I am in a tight situation and help me with this and I shall be eternally greatful !!!

Can i dervied a p value to determine significance using duplicate values?? I am comparing control vs treated groups. I use one way annova followed by Dunnet's post-test on Graph pad prism.

Is it right or I need to have three values??

or is my PI harrassing me at the last moment??

-Casper-

QUOTE (Casper @ Sep 20 2006, 05:07 PM)
Can i dervied a p value to determine significance using duplicate values??


The above sentence I don't understand.
You get normally a p value of the overall test (in Anova F-test), and for each comparison a p-value. What you show depends on PI, journal, your prefs. I use the overalll p-value in text together with df, F-value, n; the other p in table that shows the differences between comp.
Hope you meant that.

-hobglobin-

ok this is the thing...

I have 3 values of each treatment group from one experiment. I derive the mean and SE.
Similarly, I derive the mean and SE from a duplicate experiement. Now when I have to make a bar graph..I just take the two means and average it and derive the p value.

Yes..I do the p for the all the treatment groups together. However, I need to put the p fpr each comparison on top of its relevant bar (on the graph)

according to my boss I cannot do this since Ihave only technically 2 means which corresponds to 2 values.
is he right??

-Casper-

QUOTE (Casper @ Sep 20 2006, 06:14 PM)
ok this is the thing...

I have 3 values of each treatment group from one experiment. I derive the mean and SE.
Similarly, I derive the mean and SE from a duplicate experiement. Now when I have to make a bar graph..I just take the two means and average it and derive the p value.
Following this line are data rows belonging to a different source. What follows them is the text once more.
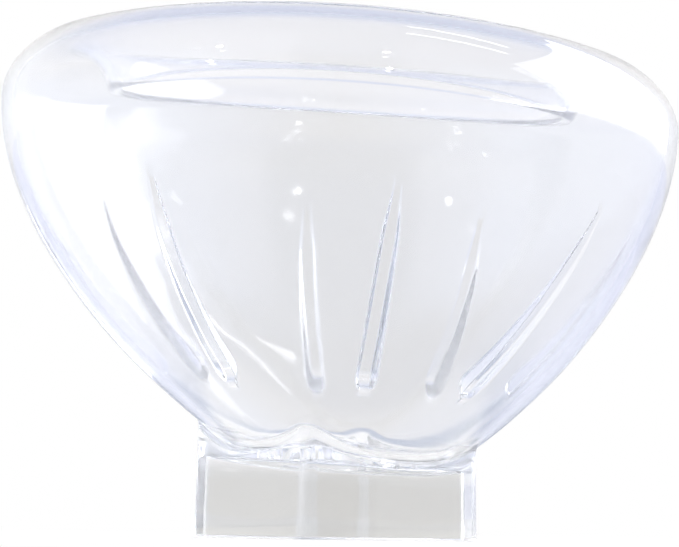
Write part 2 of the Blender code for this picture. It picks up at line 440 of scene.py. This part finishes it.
def rib_foot(height):
    """0 at the very end of a rib's foot and 1 from where the foot's rounding is over."""
    past = clamped((height - RIB_FOOT + FOOT_BELOW) / FOOT_ROUND)
    return sqrt(1 - (1 - past) ** 2)


def beside_rib(column, radius, height):
    """The column's angle on a ring of the bowl's inside: near a rib it runs along the rib."""
    share = up_rib(height)
    follow = smooth(height, RIB_FOOT - FOLLOW_FOOT[0], RIB_FOOT - FOLLOW_FOOT[1])
    follow *= 1 - smooth(height, RIB_TIP, RIB_TIP + FOLLOW_TIP)
    follow *= 1 - smooth(abs(column.off_rib) * RIB_RADIUS, *FOLLOW_ASIDE)
    width = 1 - RIB_NARROWING * clamped(share) - TIP_NARROWING * smooth(share, TIP_START, 1.0)
    width *= FOOT_WIDTH + FOOT_SPREAD * rib_foot(height)
    sway = column.sway * (clamped(share, *SWAY_ENDS) - SWAY_PIVOT) / radius
    off = column.off_rib * (1 + (RIB_RADIUS * width / radius - 1) * follow)
    return column.rib + off + sway * follow


def rib_proud(column, height):
    """How far a column stands off the bowl's inside: steep sides, a flat top, less at the tip."""
    share = up_rib(height)
    if share > 1:
        return 0.0
    size = (1 - share) * rib_foot(height)
    across = abs(column.off_rib) * RIB_RADIUS
    return RIB_PROUD * size * (1 - smooth(across, RIB_CREST_HALF, RIB_ROOT_HALF))


# The rings of the wall section. Each has the radius and height at which the section is first
# drawn, and gives the place of its point in every column of the finished moulding.


class TurnedRing:
    """A ring of the turned bowl."""

    def __init__(self, radius, height):
        self.radius, self.height = radius, height

    def place(self, column):
        return settled(self.radius * column.cos, self.radius * column.sin, self.height)


class RibbedRing:
    """A ring of the bowl's inside where the ribs stand."""

    def __init__(self, run):
        self.radius, self.height, self.across = at_run(INSIDE, run)

    def place(self, column):
        angle = beside_rib(column, self.radius, self.height)
        proud = rib_proud(column, self.height)
        radius = self.radius - self.across[0] * proud
        height = self.height - self.across[1] * proud
        return settled(radius * cos(angle), radius * sin(angle), height)


class ApronRing:
    """A ring of the underside, from the neck's fillet out to a true circle."""

    def __init__(self, share):
        self.share = share
        start = NECK_HALF + NECK_FILLET
        self.radius = start + (APRON_RADIUS - start) * share
        self.height = underside_height(self.radius)

    def place(self, column):
        share = self.share
        u = column.contact[0] * (1 - share) + APRON_RADIUS * column.cos * share
        v = column.contact[1] * (1 - share) + APRON_RADIUS * column.sin * share
        return settled(u, v, underside_height(hypot(u, v)))


class FilletRing:
    """A ring of the fillet that sweeps the square neck out into the bowl."""

    def __init__(self, share):
        self.share = share
        self.radius = NECK_HALF + NECK_FILLET * (1 - cos(share * DRAWN_SWEEP))
        self.height = DRAWN_FILLET + NECK_FILLET * sin(share * DRAWN_SWEEP)

    def place(self, column):
        angle = column.sweep * self.share
        out = NECK_FILLET * (1 - cos(angle))
        height = column.fillet_height + NECK_FILLET * sin(angle) + column.slack * self.share**2
        return drafted(column.neck, column.neck_way, -out, height)


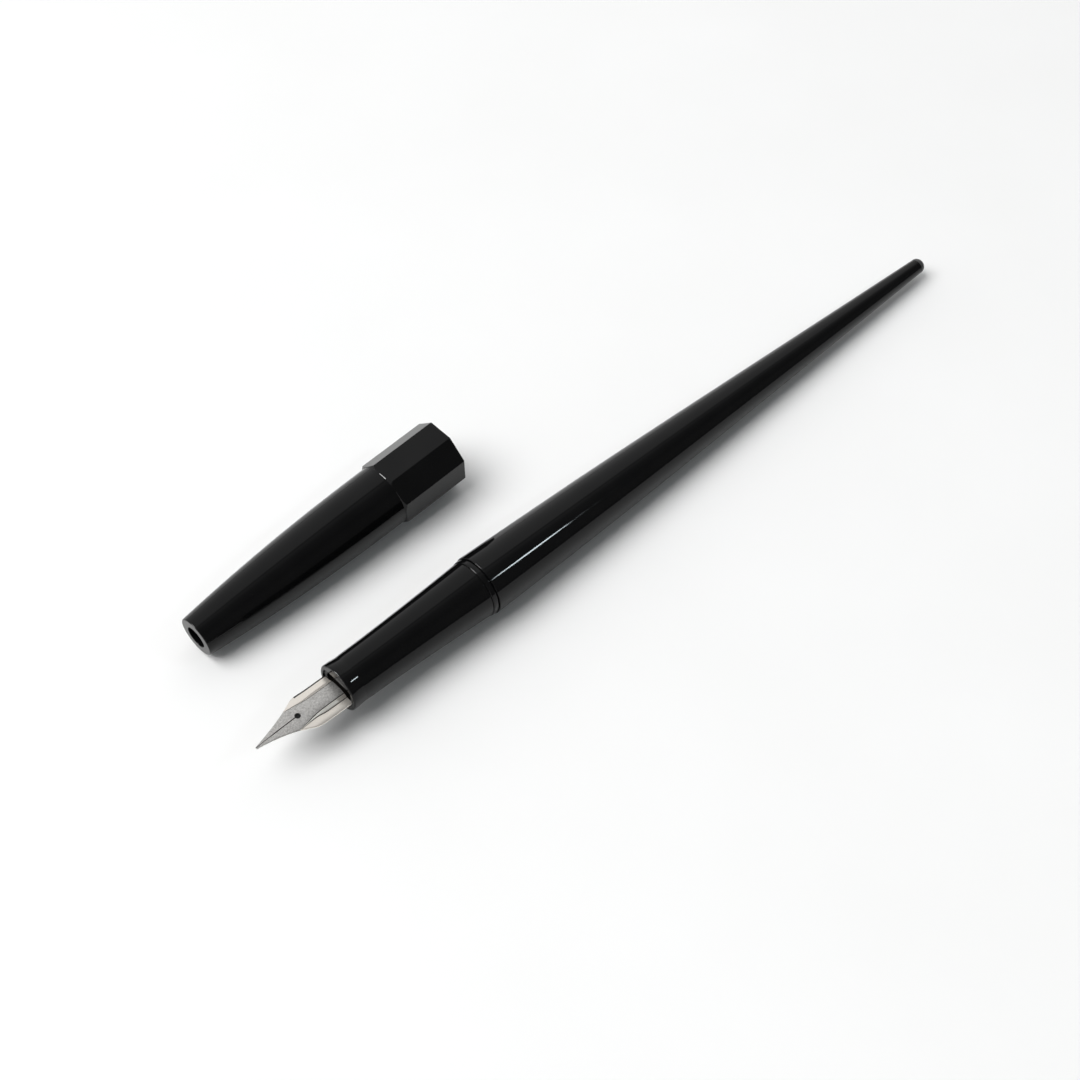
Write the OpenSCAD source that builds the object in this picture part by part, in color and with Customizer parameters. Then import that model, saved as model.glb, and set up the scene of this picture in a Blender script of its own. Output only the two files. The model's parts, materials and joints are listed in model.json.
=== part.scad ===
// Desk fountain pen with a long tapering tail, lying uncapped beside its snap cap.
// Units are millimetres. +Z is up and the table is z = 0.
// The pen has its own straight frame: x runs from the nib tip (0) to the tail end, along the
// pen's axis. The cap has one too: x runs from its narrow end (0) to its mouth.

/* [Pen] */
// Length from nib tip to tail end
pen_length = 177.5; // [176:0.5:182]
// Distance from the nib tip to the front face of the grip
nib_exposed = 17.9; // [17.7:0.05:18.1]
// Distance from the nib tip to the front end of the barrel
barrel_start = 51; // [50.8:0.1:51.2]
// Radius of the barrel at its front end, its widest place
barrel_front_r = 6.05; // [5.9:0.05:6.3]
// How much the barrel's radius falls per millimetre at its front end
barrel_front_slope = 0.02; // [0.015:0.001:0.022]
// How much the barrel's radius falls per millimetre along its rear half
barrel_rear_slope = 0.0405; // [0.04:0.0005:0.041]

/* [Grip] */
// Largest radius of the rolled lip at the front of the grip
lip_r = 4.76; // [4.7:0.02:4.8]
// Radius of the grip where its long flare begins
grip_front_r = 4.55; // [4.5:0.01:4.6]
// Radius of the snap ring between grip and barrel
snap_ring_r = 5.83; // [5.75:0.01:5.85]

/* [Nib] */
// Full width of the nib at its shoulders
nib_width = 7.7; // [7.4:0.1:7.8]
// Distance from the tip to the shoulders
nib_shoulder = 10; // [9:0.1:11]
// Thickness of the sheet steel
nib_sheet = 0.25; // [0.2:0.01:0.3]
// Diameter of the breather hole
breather_d = 1.1; // [0.9:0.05:1.3]

/* [Cap] */
// Length of the cap
cap_length = 60; // [60:0.1:61]
// Radius of the cap's narrow end
cap_end_r = 4.03; // [4:0.01:4.2]
// Radius of the round body where the octagon begins
cap_body_r = 6.22; // [6.15:0.01:6.25]
// Distance across the flats of the octagonal mouth end
octagon_flats = 12.7; // [12.6:0.05:13]
// Length of the octagonal part
octagon_length = 15.1; // [15:0.1:15.4]

/* [Layout] */
// Distance of the cap's axis from the pen's axis, at the cap's narrow end
cap_side = 26.5; // [22:0.1:40]
// Distance of the cap's narrow end behind the nib tip
cap_back = 6.9; // [0:0.1:20]
// Angle between the cap and the pen, seen from above
cap_yaw = 1; // [0:0.1:3]

/* [Hidden] */
$fn = 96;

gloss_black = [0.05, 0.05, 0.055];
matt_black = [0.09, 0.09, 0.09];
steel = [0.72, 0.71, 0.69];
ink_plastic = [0.16, 0.18, 0.26];

// Gaps: face_gap parts two pieces end to end, run_gap is the radial room of a running fit
face_gap = 0.05;
run_gap = 0.05;
through = 1;

// Grip, along the pen's axis
lip_round = 0.46;
lip_back = nib_exposed + 1.1;
neck_x = nib_exposed + 2;
grip_body_x = nib_exposed + 1.5;
ring_width = 1.2;
grip_shoulder = barrel_start - ring_width - 2 * face_gap;
journal_r = 5;
spigot_r = 4.85;
spigot_length = 8;
spigot_end = barrel_start + spigot_length;
mouth_r = 4;
mouth_top = 2.4;
collar_start = nib_exposed + 0.35;
collar_r = 3.95;
collar_bore_r = 3.25;
collar_end = nib_exposed + 14.3;
nipple_flange_r = 2.2;
nipple_flange = 2;
nipple_r = 1.45;
nipple_bore_r = 0.6;
nipple_web_end = collar_end + 6;
cavity_r = 4;

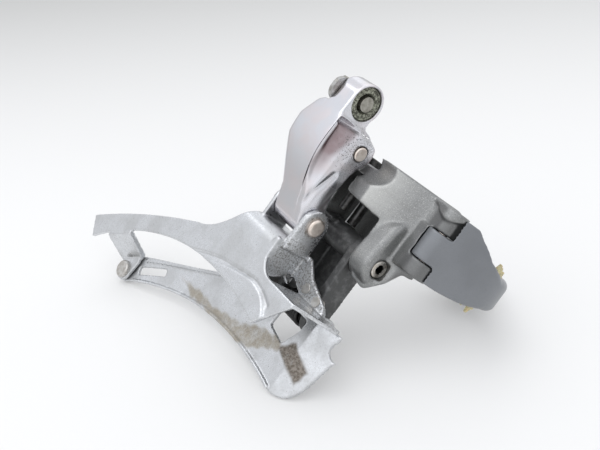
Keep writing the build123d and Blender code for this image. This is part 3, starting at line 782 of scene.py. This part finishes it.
studio = {
    "floorSize": 3.0, "floorColour": (0.61, 0.61, 0.605), "farFloorShade": (0.245, 0.247, 0.24),
    "floorGlow": 0.20, "farFrom": 0.04, "farTo": 0.62,
    "worldTop": (0.93, 0.945, 0.98), "worldSide": (0.62, 0.62, 0.62), "worldStrength": 1.16,
    "keyPower": 1.0, "keySize": 0.6, "keyPlace": (-0.30, 0.10, 0.70),
    "fillPower": 0.6, "fillSize": 0.9, "fillPlace": (-0.28, -0.42, 0.34),
    "rimPower": 0.4, "rimPlace": (0.25, 0.50, 0.45), "target": (-0.03, -0.02, 0),
}
floorHeight = cadBounds[0][2]


def buildFloor():
    # one pale square at the object's lowest point, darker towards its far side as painted shade
    half = studio["floorSize"] / 2
    corners = np.array([(-half, -half), (half, -half), (half, half), (-half, half)])
    points = np.column_stack([corners, np.full(4, floorHeight)])
    mesh = bpy.data.meshes.new("floor")
    mesh.from_pydata(points.tolist(), [], [(0, 1, 2, 3)])
    floor = bpy.data.objects.new("floor", mesh)
    bpy.context.scene.collection.objects.link(floor)
    r = Recipe("pale_floor")
    split = r.tree.nodes.new("ShaderNodeSeparateXYZ")
    r.join(r.place, split.inputs["Vector"])
    # painted shade: the floor darkens with Object Y from farFrom to farTo
    far = r.span(split.outputs["Y"], studio["farFrom"], studio["farTo"])
    tint = r.mix(far, studio["floorColour"], studio["farFloorShade"])
    normal = r.bump(r.noise(6, 2), 0.05, 0.2)
    # painted light: the floor glows a little by emission, which lightens the shadows on it
    mesh.materials.append(r.finish(tint, 0.6, 0.0, normal, Emission_Strength=studio["floorGlow"]))


def softLight(name, place, size, power):
    # a square lamp turned towards the middle of the object
    lamp = bpy.data.lights.new(name, "AREA")
    lamp.size = size
    lamp.energy = power
    holder = bpy.data.objects.new(name, lamp)
    holder.location = place
    run = Vector(studio["target"]) - Vector(place)
    holder.rotation_euler = run.to_track_quat("-Z", "Y").to_euler()
    bpy.context.scene.collection.objects.link(holder)


def buildSky():
    # pale air, a little brighter overhead than at the sides
    world = bpy.data.worlds.new("studio_air")
    bpy.context.scene.world = world
    world.use_nodes = True
    tree = world.node_tree
    background = next(n for n in tree.nodes if n.type == "BACKGROUND")
    place = tree.nodes.new("ShaderNodeTexCoord")
    split = tree.nodes.new("ShaderNodeSeparateXYZ")
    ramp = tree.nodes.new("ShaderNodeValToRGB")
    tree.links.new(place.outputs["Generated"], split.inputs["Vector"])
    tree.links.new(split.outputs["Z"], ramp.inputs["Fac"])
    ramp.color_ramp.elements[0].color = (*studio["worldSide"], 1)
    ramp.color_ramp.elements[1].color = (*studio["worldTop"], 1)
    ramp.color_ramp.elements[1].position = 0.6
    tree.links.new(ramp.outputs["Color"], background.inputs["Color"])
    background.inputs["Strength"].default_value = studio["worldStrength"]


cameraView = {
    "place": (-0.035384, -0.237966, 0.150718), "right": (0.9970, -0.0004, -0.0780),
    "up": (0.0681, 0.4930, 0.8674), "back": (0.0381, -0.8700, 0.4915), "focal": 53.46, "sensor": 36.0,
}


def buildCamera():
    lens = bpy.data.cameras.new("camera")
    lens.lens = cameraView["focal"]
    lens.sensor_width = cameraView["sensor"]
    lens.clip_start = 0.01
    camera = bpy.data.objects.new("camera", lens)
    turn = Matrix([cameraView["right"], cameraView["up"], cameraView["back"]]).transposed()
    camera.matrix_world = Matrix.Translation(cameraView["place"]) @ turn.to_4x4()
    bpy.context.scene.collection.objects.link(camera)
    bpy.context.scene.camera = camera


buildFloor()
buildSky()
softLight("key_light", studio["keyPlace"], studio["keySize"], studio["keyPower"])
softLight("fill_light", studio["fillPlace"], studio["fillSize"], studio["fillPower"])
softLight("rim_light", studio["rimPlace"], studio["keySize"], studio["rimPower"])
buildCamera()
bpy.context.scene.view_settings.view_transform = "Standard"
print("studio ready")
Yes..I do the p for the all the treatment groups together. However, I need to put the p fpr each comparison on top of its relevant bar (on the graph)

according to my boss I cannot do this since Ihave only technically 2 means which corresponds to 2 values.
is he right??


I wouldn't do it also, because you lose information and perhaps differences. I would look if the two identical groups of each of the two experiments are sig. different. If not, you are allowed to pool them to get for each treatment a mean +SE and then make a stat test to get p-value for each treatment comparison.

-hobglobin-

The two means that I get from the duplicate experiemnts are not significantly differnt from each other. In fact, I calculate the SE or SD for the two means and use the averaged mean, SE, n for calculating the p.

For eg.
Exp 1.
Mean of 2-3 values is 83.4 %

Exp 2
mean of 2-3 values is 84.5 %

For p value:
Mean of 83.4 and 84.5
SE of 83.4 and 84.5

I cannot combine the means together if they are not similar, then it would skew my numbers. I unsersand that.
so am i right or wrong.

Thanks a million for your prompt response.

-Casper-

QUOTE (Casper @ Sep 20 2006, 06:58 PM)
The two means that I get from the duplicate experiemnts are not significantly differnt from each other. In fact, I calculate the SE or SD for the two means and use the averaged mean, SE, n for calculating the p.

For eg.
Exp 1.
Mean of 2-3 values is 83.4 %

Exp 2
mean of 2-3 values is 84.5 %

For p value:
Mean of 83.4 and 84.5
SE of 83.4 and 84.5

I cannot combine the means together if they are not similar, then it would skew my numbers. I unsersand that.
so am i right or wrong.

Thanks a million for your prompt response.


I would compare mean from exp. 1 vs. 2 (same treatm) (with chi2-test if you have percentage values or transform and use t-test) > no difference > pool data exp 1 & 2 > 6 values > mean + SE
The other experiments same way, then compare treatments to get p-values., e.g with Anova + Tukey as most common one.
This is the way I would go, if I remember my lessons correct.